[Stored items from a collection]
+ + + + +

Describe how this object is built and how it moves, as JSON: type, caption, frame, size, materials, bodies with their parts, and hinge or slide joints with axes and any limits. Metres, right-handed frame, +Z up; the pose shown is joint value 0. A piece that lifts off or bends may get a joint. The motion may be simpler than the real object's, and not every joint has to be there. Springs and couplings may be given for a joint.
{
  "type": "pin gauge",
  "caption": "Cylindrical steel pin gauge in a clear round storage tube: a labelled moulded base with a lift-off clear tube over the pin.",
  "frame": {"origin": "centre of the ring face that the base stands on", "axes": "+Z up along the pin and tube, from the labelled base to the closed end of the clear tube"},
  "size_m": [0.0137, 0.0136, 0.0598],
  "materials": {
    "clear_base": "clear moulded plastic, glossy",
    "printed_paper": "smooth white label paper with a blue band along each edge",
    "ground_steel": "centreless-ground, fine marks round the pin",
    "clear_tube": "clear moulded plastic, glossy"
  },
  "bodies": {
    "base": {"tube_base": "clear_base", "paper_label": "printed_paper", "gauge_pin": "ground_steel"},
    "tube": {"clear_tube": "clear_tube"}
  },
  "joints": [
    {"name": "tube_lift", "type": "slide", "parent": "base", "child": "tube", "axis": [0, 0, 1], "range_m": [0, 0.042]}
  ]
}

+ + + + +

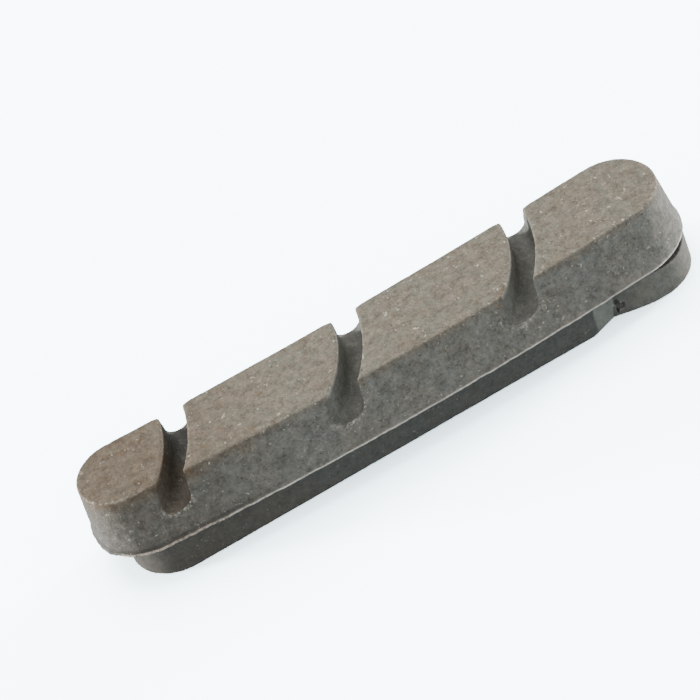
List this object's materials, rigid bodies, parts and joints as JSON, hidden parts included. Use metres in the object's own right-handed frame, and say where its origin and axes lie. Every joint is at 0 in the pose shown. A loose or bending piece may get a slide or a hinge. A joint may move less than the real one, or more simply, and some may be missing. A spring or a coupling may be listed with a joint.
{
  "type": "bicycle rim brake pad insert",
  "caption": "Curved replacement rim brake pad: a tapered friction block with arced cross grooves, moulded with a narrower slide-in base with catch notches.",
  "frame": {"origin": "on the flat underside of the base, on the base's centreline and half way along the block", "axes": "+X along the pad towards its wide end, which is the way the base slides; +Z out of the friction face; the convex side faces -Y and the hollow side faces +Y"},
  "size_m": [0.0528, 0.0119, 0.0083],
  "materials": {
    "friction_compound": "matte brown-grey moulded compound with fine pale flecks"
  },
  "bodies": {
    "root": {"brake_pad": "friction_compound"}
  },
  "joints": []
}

+ + + + +

▶ Request
Whichever lines contain the string "pose", select and copy them.

▶ Completed exercise
Describe how this object is built and how it moves, as JSON: type, caption, frame, size, materials, bodies with their parts, and hinge or slide joints with axes and any limits. Metres, right-handed frame, +Z up; the pose shown is joint value 0. A piece that lifts off or bends may get a joint. The motion may be simpler than the real object's, and not every joint has to be there. Springs and couplings may be given for a joint.
List this object's materials, rigid bodies, parts and joints as JSON, hidden parts included. Use metres in the object's own right-handed frame, and say where its origin and axes lie. Every joint is at 0 in the pose shown. A loose or bending piece may get a slide or a hinge. A joint may move less than the real one, or more simply, and some may be missing. A spring or a coupling may be listed with a joint.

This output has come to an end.